Tuesday, July 19, 2011
Hot Lights, Cold Steel: Life, Death and Sleepless Nights in a Surgeon's First Years - Michael J. Collins, M.D.
One of the stories that really touched me, and that you can tell touched Collins as well, is the story of a young woman, Sarah, who he treats during his oncology rotation. Sarah was diagnosed with osteogenic sarcoma in her left leg, and is therefore referred to Mayo for a hemipelvectomy, a procedure where her leg and half of her pelvis are removed. The goal of this procedure is ultimately to eradicate the cancer, but as with all malignancies, there is never a guarantee. This is a case that sticks with Collins' throughout his residency, and will throughout his career, I'm sure. What makes this young woman so memorable is her spirit throughout her experience. Even as she is laying in the hospital recovering from this major surgery, she is so upbeat and hopeful, according to Collins. The positive energy just seems to radiate from within in, and it simply amazes me that after all of the hardship that she goes through, she can still be so happy. I don't believe that there are many people, myself included, who could be in such good spirits after such a diagnosis - and especially procedure - such as Sarah's. Indeed, reading about some of the patients that Collins treats in his four year residency, and the hardships that these people encounter and take head-on with such a positive outlook truly makes one feel fortunate for all that they have - good health above all.

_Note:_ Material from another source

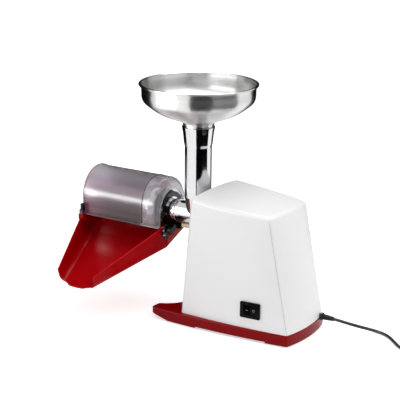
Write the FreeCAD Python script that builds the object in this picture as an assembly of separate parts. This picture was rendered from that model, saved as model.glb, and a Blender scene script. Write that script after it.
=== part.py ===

Overall, Hot Lights, Cold Steel: Life, Death and Sleepless Nights in a Surgeon's First Years is an interesting read that makes you think about what doctors must go through in order to achieve the prestige that is so often assigned to their profession. They must go through many hurdles, especially in the early years, and the memoir reminds the reader that, like anyone else, young doctors don't necessarily have it easy to start off either.